Supplied material =>
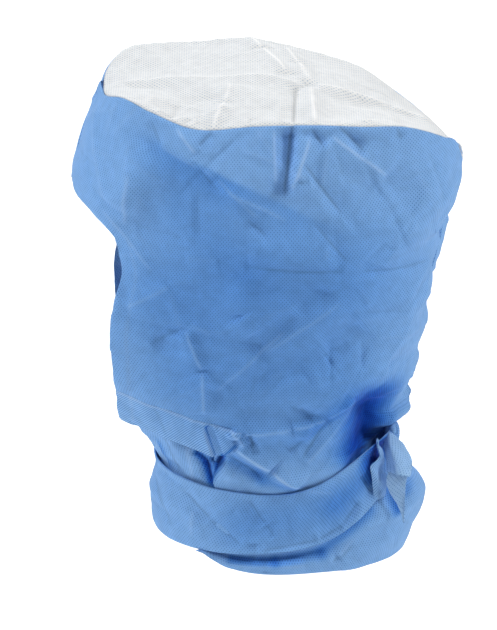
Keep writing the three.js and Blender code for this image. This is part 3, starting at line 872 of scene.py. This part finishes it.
# Folds of the flap seen from the front
FLAP_FOLDS = table(
    "x1 z1 x2 z2 wide high sharp",
    (-18, -206, -8, -240, 7, 1.6, 0),
    (22, -206, 14, -238, 8, 1.8, 0),
    (38, -208, 34, -240, 6, -1.6),
    (50, -208, 44, -240, 6, 1.4),
    (-40, -208, -34, -240, 7, 1.5),
    (0, -212, 4, -244, 6, -1.4, 0),
)

# Folds of the flap beside the left pleat, and the painted shade, a deeper blue, in their hollows, seen from
# the side
FLAP_SIDE_FOLDS = table(
    "y1 z1 y2 z2 wide high sharp",
    (-38, -210, -34, -219, 4, -1.8),
    (-34, -219, -28, -224, 4, -2.2),
    (-29, -223, -26, -236, 4, -3.4),
    (-24, -220, -25, -236, 4, 3.4),
    (-44, -214, -50, -232, 8, 1.5, 0),
    (-19, -220, -23, -236, 4, -3),
)
FLAP_GATHER_SHADE = table(
    "y1 z1 y2 z2 wide deep",
    (-34, -219, -28, -225, 2.2, 0.7),
    (-29, -225, -26, -236, 2.2, 0.8),
    (-60, -222, -54, -234, 3, 0.4),
    (-20, -214, -20, -236, 6, 0.7),
)


def throat_flap():
    """The flap that closes the throat, from inside the jaw hems down behind the tie."""
    shape = (221, 81)
    fall = np.linspace(0, FLAP_SECTIONS[-1]["down"], shape[1])
    turn, down = grid(np.linspace(-FLAP_ANGLE, FLAP_ANGLE, shape[0]), fall)
    size = {name: read(FLAP_SECTIONS, "down", name, down) for name in FLAP_SECTIONS[0]}
    sine = np.sin(turn)
    cosine = np.cos(turn)
    radius = oval(sine, cosine, size["half"], AXIS_Y - size["y_front"], FLAP_SQUARE)
    z = size["z_side"] + (size["z_front"] - size["z_side"]) * cosine ** 2
    points = np.stack([radius * sine, AXIS_Y - radius * cosine, z], axis=1)
    uv = flat_pattern(points.reshape(shape + (3,)))
    faces = grid_faces(numbered(uv))
    normal = mesh_normals(points, faces)
    draw = np.random.default_rng(SEED + 11)
    relief = creases(FLAP_FOLDS, points[:, 0], points[:, 2])
    relief += scattered_creases(points[:, 0], z, draw, 40, (-60, 60, -250, -205), (8, 26), (2, 6), (0.2, 0.8))
    free = np.maximum(ramp(np.degrees(np.abs(turn)), 66, 58), 0.1) * np.maximum(ramp(down, 36, 30), 0.1)
    left = turn > 0.4
    relief[:, left] += creases(FLAP_SIDE_FOLDS, points[left, 1], points[left, 2])
    points = points + normal * (relief[0] * free)[:, None]
    # Painted crease lines, and painted shade in the hollows beside the left pleat
    marks = np.stack([relief[1], gather_shade(FLAP_GATHER_SHADE, points[:, 1], points[:, 2]) * left])
    return cloth_piece("throat_flap_cloth", "chin_flap", points, faces, uv, marks)


# ---- tie

# Upper and lower edges of the tie round the neck, measured down the panel
TIE_EDGES = table(
    "degrees top low",
    (0, 238, 281), (60, 238, 283.5), (90, 238, 282), (120, 236, 279), (133, 231, 275),
    (141, 226, 272), (150, 222, 269), (160, 220, 267), (170, 223, 266), (180, 224, 266),
)

# Creases of the tie on the left, and the painted shade, a deeper blue, in its deep folds, as lines seen from
# the side
TIE_CREASES = table(
    "y1 z1 y2 z2 wide high sharp lean",
    (-41, -246, -26, -260, 6, -1.4, 1, 0.3),
    (-26, -260, -8, -273, 6, -1.4, 1, 0.3),
    (-36, -256, -37, -272, 5, 1),
    (-4, -244, 7, -260, 6, -1.2),
    (7, -260, 12, -268, 6, -1),
    (0, -271, 0, -279, 4, -1.4),
    (4, -276, 38, -270, 6, -2, 1, -0.4),
    (38, -270, 52, -263, 6, -2, 1, -0.4),
    (52, -263, 61, -252, 6, -1.8, 1, -0.4),
    (22, -262, 50, -250, 9, 1.3, 0),
    (-50, -240, -57, -262, 7, 1.4, 0),
    (-58, -246, -50, -270, 5, -1),
    (-30, -242, -12, -252, 6, 1, 0),
    (20, -236, 46, -242, 6, 0.9),
    (62, -236, 70, -250, 5, -1.4),
)
TIE_GATHER_SHADE = table(
    "y1 z1 y2 z2 wide deep",
    (72, -217, 70, -230, 6, 0.97),
    (66, -226, 69, -240, 4, 0.4),
    (-24, -233, 10, -238, 2, 0.4),
    (-5, -260, 40, -252, 17, 0.12),
    (48, -250, 64, -238, 9, 0.2),
)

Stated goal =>
Output all of the material exactly as written.

Solution below =>
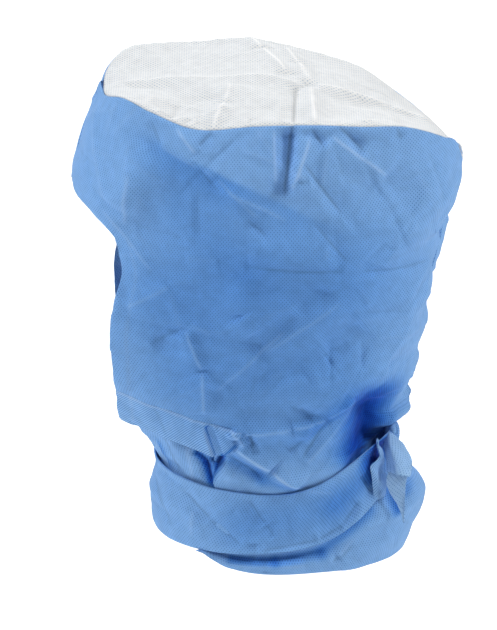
Keep writing the three.js and Blender code for this image. This is part 3, starting at line 872 of scene.py. This part finishes it.
# Folds of the flap seen from the front
FLAP_FOLDS = table(
    "x1 z1 x2 z2 wide high sharp",
    (-18, -206, -8, -240, 7, 1.6, 0),
    (22, -206, 14, -238, 8, 1.8, 0),
    (38, -208, 34, -240, 6, -1.6),
    (50, -208, 44, -240, 6, 1.4),
    (-40, -208, -34, -240, 7, 1.5),
    (0, -212, 4, -244, 6, -1.4, 0),
)

# Folds of the flap beside the left pleat, and the painted shade, a deeper blue, in their hollows, seen from
# the side
FLAP_SIDE_FOLDS = table(
    "y1 z1 y2 z2 wide high sharp",
    (-38, -210, -34, -219, 4, -1.8),
    (-34, -219, -28, -224, 4, -2.2),
    (-29, -223, -26, -236, 4, -3.4),
    (-24, -220, -25, -236, 4, 3.4),
    (-44, -214, -50, -232, 8, 1.5, 0),
    (-19, -220, -23, -236, 4, -3),
)
FLAP_GATHER_SHADE = table(
    "y1 z1 y2 z2 wide deep",
    (-34, -219, -28, -225, 2.2, 0.7),
    (-29, -225, -26, -236, 2.2, 0.8),
    (-60, -222, -54, -234, 3, 0.4),
    (-20, -214, -20, -236, 6, 0.7),
)


def throat_flap():
    """The flap that closes the throat, from inside the jaw hems down behind the tie."""
    shape = (221, 81)
    fall = np.linspace(0, FLAP_SECTIONS[-1]["down"], shape[1])
    turn, down = grid(np.linspace(-FLAP_ANGLE, FLAP_ANGLE, shape[0]), fall)
    size = {name: read(FLAP_SECTIONS, "down", name, down) for name in FLAP_SECTIONS[0]}
    sine = np.sin(turn)
    cosine = np.cos(turn)
    radius = oval(sine, cosine, size["half"], AXIS_Y - size["y_front"], FLAP_SQUARE)
    z = size["z_side"] + (size["z_front"] - size["z_side"]) * cosine ** 2
    points = np.stack([radius * sine, AXIS_Y - radius * cosine, z], axis=1)
    uv = flat_pattern(points.reshape(shape + (3,)))
    faces = grid_faces(numbered(uv))
    normal = mesh_normals(points, faces)
    draw = np.random.default_rng(SEED + 11)
    relief = creases(FLAP_FOLDS, points[:, 0], points[:, 2])
    relief += scattered_creases(points[:, 0], z, draw, 40, (-60, 60, -250, -205), (8, 26), (2, 6), (0.2, 0.8))
    free = np.maximum(ramp(np.degrees(np.abs(turn)), 66, 58), 0.1) * np.maximum(ramp(down, 36, 30), 0.1)
    left = turn > 0.4
    relief[:, left] += creases(FLAP_SIDE_FOLDS, points[left, 1], points[left, 2])
    points = points + normal * (relief[0] * free)[:, None]
    # Painted crease lines, and painted shade in the hollows beside the left pleat
    marks = np.stack([relief[1], gather_shade(FLAP_GATHER_SHADE, points[:, 1], points[:, 2]) * left])
    return cloth_piece("throat_flap_cloth", "chin_flap", points, faces, uv, marks)


# ---- tie

# Upper and lower edges of the tie round the neck, measured down the panel
TIE_EDGES = table(
    "degrees top low",
    (0, 238, 281), (60, 238, 283.5), (90, 238, 282), (120, 236, 279), (133, 231, 275),
    (141, 226, 272), (150, 222, 269), (160, 220, 267), (170, 223, 266), (180, 224, 266),
)

# Creases of the tie on the left, and the painted shade, a deeper blue, in its deep folds, as lines seen from
# the side
TIE_CREASES = table(
    "y1 z1 y2 z2 wide high sharp lean",
    (-41, -246, -26, -260, 6, -1.4, 1, 0.3),
    (-26, -260, -8, -273, 6, -1.4, 1, 0.3),
    (-36, -256, -37, -272, 5, 1),
    (-4, -244, 7, -260, 6, -1.2),
    (7, -260, 12, -268, 6, -1),
    (0, -271, 0, -279, 4, -1.4),
    (4, -276, 38, -270, 6, -2, 1, -0.4),
    (38, -270, 52, -263, 6, -2, 1, -0.4),
    (52, -263, 61, -252, 6, -1.8, 1, -0.4),
    (22, -262, 50, -250, 9, 1.3, 0),
    (-50, -240, -57, -262, 7, 1.4, 0),
    (-58, -246, -50, -270, 5, -1),
    (-30, -242, -12, -252, 6, 1, 0),
    (20, -236, 46, -242, 6, 0.9),
    (62, -236, 70, -250, 5, -1.4),
)
TIE_GATHER_SHADE = table(
    "y1 z1 y2 z2 wide deep",
    (72, -217, 70, -230, 6, 0.97),
    (66, -226, 69, -240, 4, 0.4),
    (-24, -233, 10, -238, 2, 0.4),
    (-5, -260, 40, -252, 17, 0.12),
    (48, -250, 64, -238, 9, 0.2),
)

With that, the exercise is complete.